災害時に身近な情報を細かく伝えられるのはラジオならでは。局に自家発電を備えるほか、地域の状況や情報を提供してくれる連絡員を27人確保し、独自のネットワーク作りを行っています。また、ボタン一つで緊急放送が流れるラジオ付きの自動販売機を市内に5カ所設置。ラジオは平常時にはボーッと楽しむ「昼行灯」でも、とにかく聞いてもらって、それが災害時の備えに繋がれば、と思っています。

― 未来に伝えたい、期待したいことは?

だんじり祭の中心地に実家がある私なんかは、地元を40年離れていてもDNAにだんじりが組み込まれています(笑)。だんじりが一番なのは間違いないですが、「だんじりもあるまち」といわれるよう、それ以外の魅力も伝えていきたいですね。
たとえば、 摩湯町にある全長約200mの大型前方後円墳・摩湯山古墳のほか、馬子塚古墳や三田古墳など、実は古墳が多かったりと、あまり知られていない歴史的な魅力がたくさんあります。実は今、郷土史の編纂に携わった94歳の方のお話を録りだめしているんですよ。これからはSNSと連携して若い世代を巻き込みながら、知られざる岸和田を発信していき、岸和田がだんじり以外でも誇りに思えるまちになればうれしいな、と思っています。

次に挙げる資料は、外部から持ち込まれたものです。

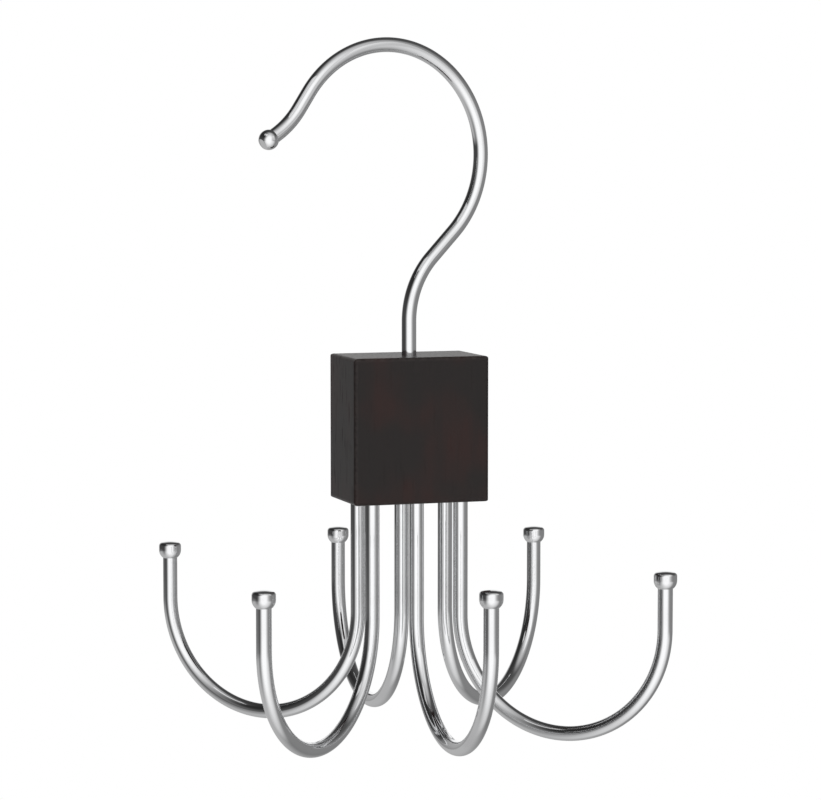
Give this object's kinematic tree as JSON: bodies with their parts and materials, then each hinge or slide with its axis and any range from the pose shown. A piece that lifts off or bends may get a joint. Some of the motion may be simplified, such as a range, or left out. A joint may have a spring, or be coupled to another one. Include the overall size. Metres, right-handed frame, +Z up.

ラジオ岸和田が流れる自動販売機の画像や、収録中などの画像

お話をしてくれた人

テレビ岸和田のロゴ
庄司さんの写真

コンテンツ事業本部長
庄司浩貴さん
しょうじひろき
昭和36年(1961)、泉佐野市生まれ。昭和62年(1987)の「テレビ岸和田」開局時に入社。今まで数えきれないほどの番組を手掛ける。だんじり祭の実況生中継は人気。

「一つの家族みたいなまち」であり続けて欲しい

― どんなテレビ局でしょうか。

たとえば今年の4月から始まった『ほてから』がそうですが、近所の井戸端会議がテレビ版に拡大した感じ。身近で親しみやすい情報を提供し、知っている人がよく出ている、地域密着型の番組作りをめざしています。視聴率よりも、お店の方から「番組に出たらうちのプリンがよう売れたわ」というような、生の声、直接的な繋がりを大切にしています。

― 番組作りを通じて感じた岸和田の魅力とは?

地元のアイドルが幸せが渦巻く場所を訪ね、人とのふれあいを紹介する『綾の幸せのUZU(うず)』では、番組に出演いただいた農家の方からミカンや大根、お米など農作物をよくいただきます。それがびっくりするぐらいの量で。出演者というより以前からの知り合い、友人のように接してもらえるんですよ。
だんじり祭の時は、カメラ21台がまちに出てすべてのだんじりの全体像を映す実況生中継を行っていますが、以前はアップにしたり、解説を入れたりしていました。でも「やりまわしの良し悪しが見たい」「知り合いが見たい」「知っているから解説はいらない」とご意見があり、〝ヒキの画面で解説なし〞という今のスタイルになりました。言葉はきつくても最後は「期待してるからがんばってくれ」と。岸和田の人は情に厚く、やさしい人が多いんですよ。

― 未来に伝えたい、期待したいことは?

大阪府で一番の漁獲量とか、ギネスブックに世界一の糖度と認定された包近の桃とか、泉質がよい牛滝温泉とか、紀州街道に残る宮大工が手掛けた屋敷とか……岸和田のよいところをしっかり未来に伝えたいですね。
そして岸和田って人と人の距離が近く、みんな顔見知り。台風などの時は青年団がおじいちゃんやおばあちゃんを助けに行くなど、高齢者をとても大切にしています。もし大きな災害が起こっても、岸和田はほかより早く復興するだろうともいわれているんですよ。「一つの家族みたいなまち」という点では日本一、今後もそんなまちであり続けてほしいですね。